The UPA government must pay special heed to the aspirations of the women in this country. It must make an all-out effort to do justice to the women of India. This is not merely a matter of giving women the long-delayed 33 % representation in the Parliament, which brooks no further delay. But that, by itself, will be only a token, even if it is a significant and powerful one. In the end, doing justice to women involves founding our society on compassion, peace, and justice: a society in which violence has no place. That includes not only physical violence, but also systemic violence like poverty and gender-based discriminations of all kinds. Besides this, we must propagate an attitude of respect towards women.

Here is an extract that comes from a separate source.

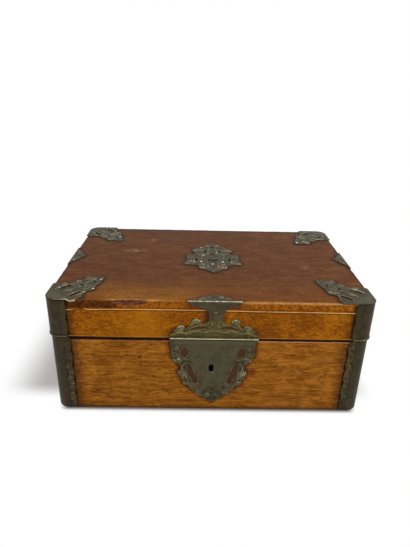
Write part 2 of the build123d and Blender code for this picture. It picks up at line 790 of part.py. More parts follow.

In the wake of Sonia's decision not to be Prime Minister, anxieties were expressed, even by some sober journalists, that a double-centre of power might develop: one centered on the PM and the other on Sonia. It is being made out that this will be a disaster. The truth of the matter is, it would be a disaster if Sonia were to renounce her responsibilities towards the people of India, just because she renounced power. To see this clearly, just consider the rout of Chandrababu Naidu. Was it not his single-center of power that
proved his undoing? Mesmerized by the glitter of high-tech progress, he lost touch with the people and became the CEO of Andhra Pradesh. There was none in the party who had the courage or stature to link governance with the people. Underlining the need for Sonia to be the eyes and ears of the people within the power-centre of governance, need not amount to any disrespect to Dr. Manmohan Singh's ability or sterling qualities. He would be the first to admit that he needs the guidance of people-oriented politicians to make governance people-centered and oriented towards their needs. More than anyone else, Sonia has a duty to ensure that this government addresses the needs, hopes and aspirations of the people of India. It was in this respect that the NDA government failed and got thrown out by the people. It is a costly lesson that she cannot afford to ignore. The people of this country gave her the mandate; they will hold her, and no one else, accountable.